You cannot say anything.

It may be divergent: for instance, take $(a_n)_{n\geq 1}$ to be identically $1$, or even $(a_n)_{n\geq 1}$ to be defined by $a_n = \frac{1}{n}$ (two natural examples).

It may be convergent: for instance, $a_n = \begin{cases} 1 &\text{ if } n=2^k \text{ for some }k\geq 0\\ 0 &\text{ otherwise}\end{cases}$ (you can replace $0$ by $2^{-n}$ if you want to enforce that the sequence be positive). Since $(a_n)_n$ does not converge to $0$, clearly the series $\sum_n a_n$ diverges. Yet, $\sum_{n=1}^\infty \frac{a_n}{1+n a_n} = \sum_{k=0}^\infty \frac{1}{1+2^k} < \infty$.

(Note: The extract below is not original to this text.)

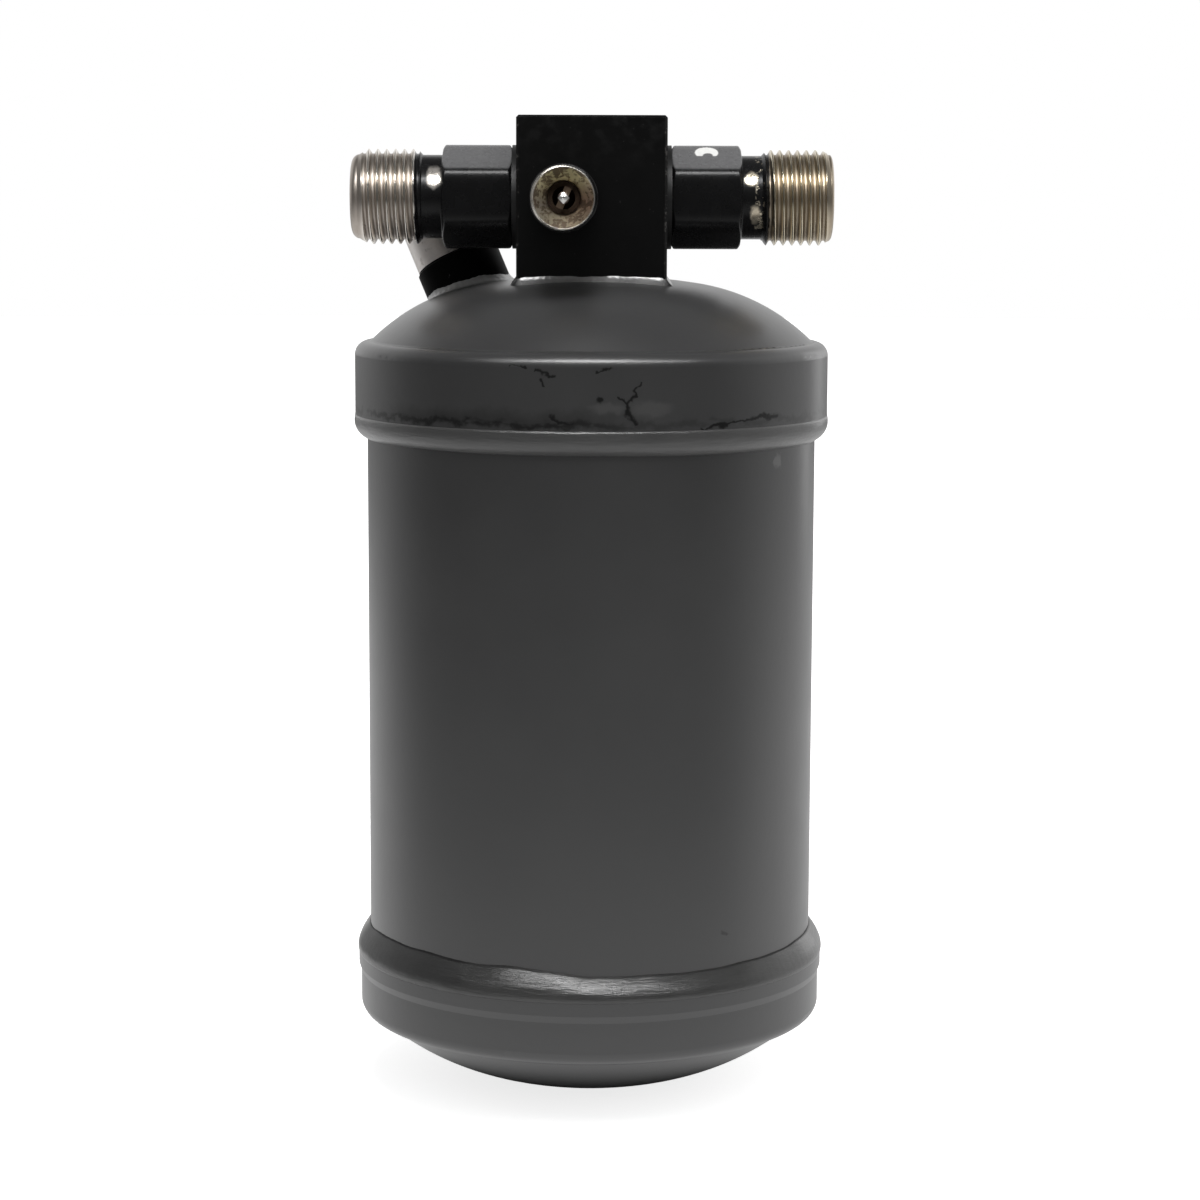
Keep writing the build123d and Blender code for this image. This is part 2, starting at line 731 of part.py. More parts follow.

  • Answering the OP's followup question:

Take $(a_n)_{n\geq 1}$ defined by $$ a_n = \begin{cases} 2^n & \text{ for even } n\\ \frac{1}{2^n} & \text{ otherwise.} \end{cases} $$ Then $\sum_{n=1}^\infty a_n$ clearly diverges, and so does $\sum_{n=1}^\infty \frac{a_n}{1+n a_n} \geq \sum_{n=1}^\infty \frac{a_{2n}}{1+2n a_{2n}} = \sum_{n=1}^\infty \frac{1}{\frac{1}{2^{2n}}+2n}$. But $(a_n)_{n\geq 1}$ has neither a finite upper bound nor a positive lower bound.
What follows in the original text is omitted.